SHORT TASK: Write only the number of lines holding the string "frame".

AVAILABLE DATA:
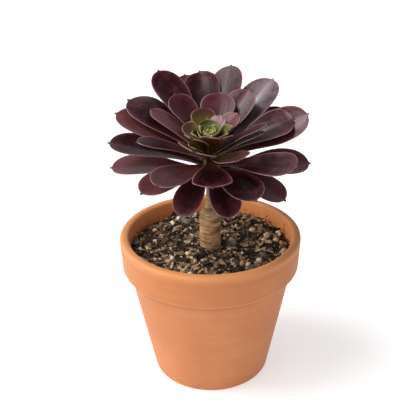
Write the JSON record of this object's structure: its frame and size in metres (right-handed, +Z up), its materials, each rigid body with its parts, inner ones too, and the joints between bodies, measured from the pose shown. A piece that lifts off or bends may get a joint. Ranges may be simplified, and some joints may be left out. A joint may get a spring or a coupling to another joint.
{
  "type": "potted aeonium",
  "caption": "Potted aeonium: a nodding rosette of dark purple spoon-shaped leaves with a green heart, on a bare corky stem in gritty mix, in a rolled-rim terracotta pot.",
  "frame": {"origin": "centre of the pot's foot, on the surface that it stands on", "axes": "+Z up along the pot's axis; the rosette nods towards -Y"},
  "size_m": [0.138, 0.13, 0.2174],
  "materials": {
    "terracotta": "matte",
    "potting_mix": "matte",
    "root": "matte",
    "stem": "matte",
    "dark_leaf": "satin",
    "young_leaf": "satin",
    "heart": "satin"
  },
  "bodies": {
    "root": {"pot": "terracotta", "potting_mix": "potting_mix", "roots": "root", "stem": "stem", "leaf_01": "dark_leaf", "leaf_02": "dark_leaf", "leaf_03": "dark_leaf", "leaf_04": "dark_leaf", "leaf_05": "dark_leaf", "leaf_06": "dark_leaf", "leaf_07": "dark_leaf", "leaf_08": "dark_leaf", "leaf_09": "dark_leaf", "leaf_10": "dark_leaf", "leaf_11": "dark_leaf", "leaf_12": "dark_leaf", "leaf_13": "dark_leaf", "leaf_14": "dark_leaf", "leaf_15": "dark_leaf", "leaf_16": "dark_leaf", "leaf_17": "dark_leaf", "leaf_18": "dark_leaf", "leaf_19": "dark_leaf", "leaf_20": "dark_leaf", "leaf_21": "dark_leaf", "leaf_22": "dark_leaf", "leaf_23": "dark_leaf", "leaf_24": "dark_leaf", "leaf_25": "dark_leaf", "leaf_26": "dark_leaf", "leaf_27": "young_leaf", "leaf_28": "young_leaf", "leaf_29": "young_leaf", "leaf_30": "young_leaf", "leaf_31": "young_leaf", "leaf_32": "young_leaf", "leaf_33": "young_leaf", "leaf_34": "young_leaf", "leaf_35": "young_leaf", "leaf_36": "young_leaf", "leaf_37": "young_leaf", "leaf_38": "young_leaf", "leaf_39": "young_leaf", "leaf_40": "young_leaf", "leaf_41": "young_leaf", "leaf_42": "young_leaf", "heart": "heart"}
  },
  "joints": []
}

THE RESPONSE: 2